Professor Alan McNally at work in the lab
Professor Alan McNally, an infectious disease expert, played a significant part in the fight against COVID-19 as one of the leads at the UK’s flagship COVID-19 testing facility in Milton Keynes.

Birmingham: a city mobilised

Consider how we mobilised our local expertise in response to the Covid pandemic.  Firstly: leveraging ‘traditional’ biomedical approaches – to address three key questions around how we develop testing infrastructure and importantly new testing methods for Covid. And secondly the remarkable steps that further embedded digital change within our NHS partners; the effective use of an EHR system; the data accrued from a high density of Covid patients that our hospital systems treated; and identification of risk factors for admission into ICU.

What these case studies demonstrate is the power of mobilising regional assets – co-located university and NHS environments like ours – and leveraging local industrial capabilities.  This was not unique to the West Midlands – similar patterns of activity occurred across the country, but these efforts have been largely hidden from view thanks to media’s focus on the ‘golden triangle’. Additionally, one fifth of all 2019 intake MPs attended Oxbridge Universities and 55% of MPs studied politics, history, economics or law, which does not help the regional or science agenda.

Our challenge now is how to leverage our strengths and ability to be an effective collaborator – locally, nationally, and globally – into an offer that drives not just traditional biomedical research but identifies new opportunities to work with industrial partners and entrepreneurs. This relies on seeing the NHS as a driver of innovation and not just a market opportunity, and for our local and regional bodies to translate our expertise into improvements in the overall health and wealth of our region.

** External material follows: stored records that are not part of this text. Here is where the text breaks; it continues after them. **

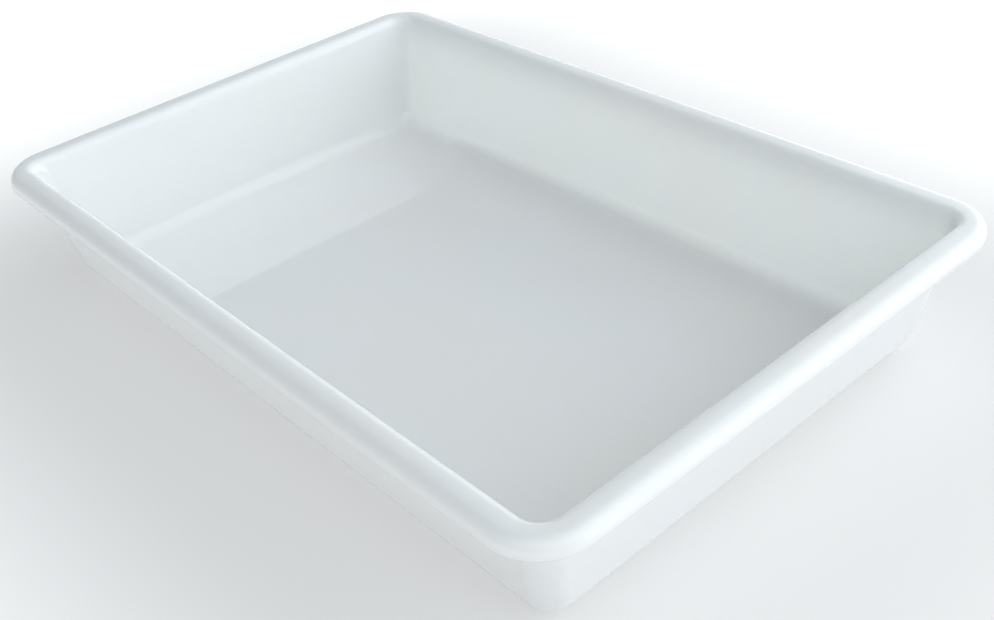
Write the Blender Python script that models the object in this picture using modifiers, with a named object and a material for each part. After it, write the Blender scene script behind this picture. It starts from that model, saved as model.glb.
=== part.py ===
"""Developing tray: one plastic shell with leaning walls and a turned-down rim.

Run with: blender --background --python part.py

Metres, +Z up. The base rests on z = 0 with the origin at its centre, +X is
along the long side and +Y along the short side. The modelled surface is the
one that holds the liquid and carries on over the rim; Solidify then grows the
wall below and outside it, so the outside sizes are the ones named here.
"""

import math

import bmesh
import bpy
from mathutils import Vector

# Outside sizes
LENGTH = 0.450
WIDTH = 0.3044
HEIGHT = 0.0734
WALL = 0.0036

# Walls: each one leans in by WALL_LEAN between the rim and the floor
WALL_LEAN = 0.0141
CAVITY_CORNER_RADIUS = 0.0095
FLOOR_FILLET_RADIUS = 0.0115

# Rim: a narrow flat, well rounded on both sides, that turns down into a short skirt
RIM_WIDTH = 0.0145
RIM_CORNER_RADIUS = 0.0270
RIM_DROP = 0.0088
SKIRT_INSET = 0.0013
RIM_INNER_RADIUS = 0.0048
RIM_OUTER_RADIUS = 0.0056
LIP_BEVEL = 0.0008

# How finely the curves are faceted
CORNER_SEGMENTS = 12
FLOOR_FILLET_SEGMENTS = 9
RIM_SEGMENTS = 6
LIP_SEGMENTS = 2

# Plastic: cool white, glossy
PLASTIC_COLOR = (0.83, 0.86, 0.88, 1.0)
PLASTIC_ROUGHNESS = 0.16

# Sizes that follow from the ones above
RIM_TOP_HALF_X = LENGTH / 2 - RIM_WIDTH
RIM_TOP_HALF_Y = WIDTH / 2 - RIM_WIDTH
FLOOR_HALF_X = RIM_TOP_HALF_X - WALL_LEAN
FLOOR_HALF_Y = RIM_TOP_HALF_Y - WALL_LEAN
CAVITY_DEPTH = HEIGHT - WALL
LEAN_ANGLE = math.atan2(WALL_LEAN, CAVITY_DEPTH)
SKIRT_ANGLE = math.atan2(SKIRT_INSET, RIM_DROP)
# The skirt leans back in, so its fillet leaves the rim's widest point this far inside
# the edge that it rounds
RIM_EDGE_EXTRA = RIM_OUTER_RADIUS * (math.tan((math.pi / 2 + SKIRT_ANGLE) / 2) - 1.0)
RIM_EDGE_HALF_X = LENGTH / 2 + RIM_EDGE_EXTRA
RIM_EDGE_HALF_Y = WIDTH / 2 + RIM_EDGE_EXTRA


def clear_scene():
    """Remove every object of the scene that the script starts in."""
    for scene_object in list(bpy.data.objects):
        bpy.data.objects.remove(scene_object, do_unlink=True)


def new_collection(name):
    collection = bpy.data.collections.new(name)
    bpy.context.scene.collection.children.link(collection)
    return collection


def plastic_material():
    material = bpy.data.materials.new("white_plastic")
    material.use_nodes = True
    shader = material.node_tree.nodes["Principled BSDF"]
    shader.inputs["Base Color"].default_value = PLASTIC_COLOR
    shader.inputs["Roughness"].default_value = PLASTIC_ROUGHNESS
    shader.inputs["Metallic"].default_value = 0.0
    material.diffuse_color = PLASTIC_COLOR
    return material


def sign(value):
    return math.copysign(1.0, value)


def fillet_width(radius, fold):
    """Distance from an edge to where a fillet of that radius leaves its faces."""
    return radius * math.tan(fold / 2)


def floor_outline(mesh):
    """A rounded rectangle at the floor's level; returns its outer edges."""
    bmesh.ops.create_grid(mesh, x_segments=1, y_segments=1, size=1.0)
    bmesh.ops.scale(mesh, vec=(FLOOR_HALF_X, FLOOR_HALF_Y, 1.0), verts=mesh.verts)
    bmesh.ops.translate(mesh, vec=(0.0, 0.0, WALL), verts=mesh.verts)
    bmesh.ops.bevel(
        mesh,
        geom=mesh.verts[:],
        offset=CAVITY_CORNER_RADIUS,
        offset_type="OFFSET",
        segments=CORNER_SEGMENTS,
        profile=0.5,
        affect="VERTICES",
    )
    return mesh.edges[:]


def extrude_ring(mesh, edges, move):
    """Extrude a closed ring of edges, move its new vertices, return its new edges."""
    result = bmesh.ops.extrude_edge_only(mesh, edges=edges)["geom"]
    for vertex in result:
        if isinstance(vertex, bmesh.types.BMVert):
            vertex.co = move(vertex.co)
    new_edges = [item for item in result if isinstance(item, bmesh.types.BMEdge)]
    old_verts = {vertex for edge in edges for vertex in edge.verts}
    return [edge for edge in new_edges if not old_verts.intersection(edge.verts)]


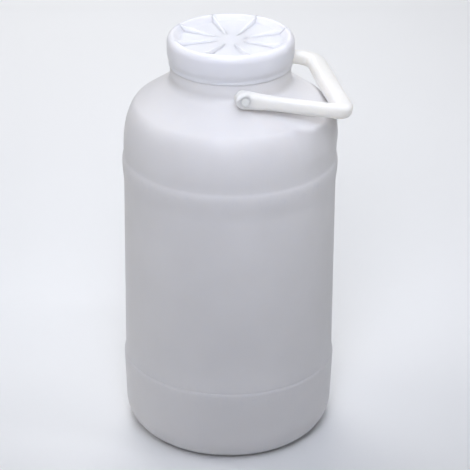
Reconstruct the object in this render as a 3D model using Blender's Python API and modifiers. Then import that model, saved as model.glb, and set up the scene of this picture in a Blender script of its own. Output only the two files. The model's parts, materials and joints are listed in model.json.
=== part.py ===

To do that we must a find a language and a way to mobilise that is directly relevant for our local health economy and NHS partners. We need to work with our city, Combined Authority and STP to ensure that the opportunities that arise from a powerful, innovative health and life sciences cluster at the heart of any new structure are understood – and that we have a clear offer of what it can contribute the health and economic challenges our region faces.

Birmingham Health Innovation campus artists' impression
Birmingham Health Innovation Campus (BHIC), due to open in 2023, will harness world-leading academic and clinical strengths while bringing new commercial power to the region to accelerate life sciences research, taking innovative new healthcare treatments and technologies from early development to real life application.

To enable this to happen, we need to look beyond the core capabilities of BHIC – as exemplified by the academically-led Birmingham Precision Medicine Centre – and ask what role the wider BHIC could and should play in driving health care transformation. 

It follows therefore that we need to give further consideration as to how we embed NHS and local bodies in this offer both as a client, as a source of innovation, and as a market test bed. We need to embed regulatory excellence into our processes to ensure speed to market, and we need to ensure that we capitalise on our strengths with data to continually track the performance and safety of innovations.

We need to recognise that focusing solely on technology-led solutions excludes the development of an integrated offer that reflects the complexity – and wider market opportunity – of developing solutions to complex patient needs and products that can transform healthcare pathways and systems.

We should imagine an ecosystem that includes medtech and solutions providers; companies that are expert in behaviour change; analytics innovators and consultancy clients. We should look to build a regional health focused ‘skunkworks’ that can put together packages that can be ‘sold’ and adopted locally and nationally.

Most importantly of all we need to embed the voice of our communities to help co-create and own the opportunity to build a regional enterprise that speaks to a bold vision for health and economic wellbeing of our region.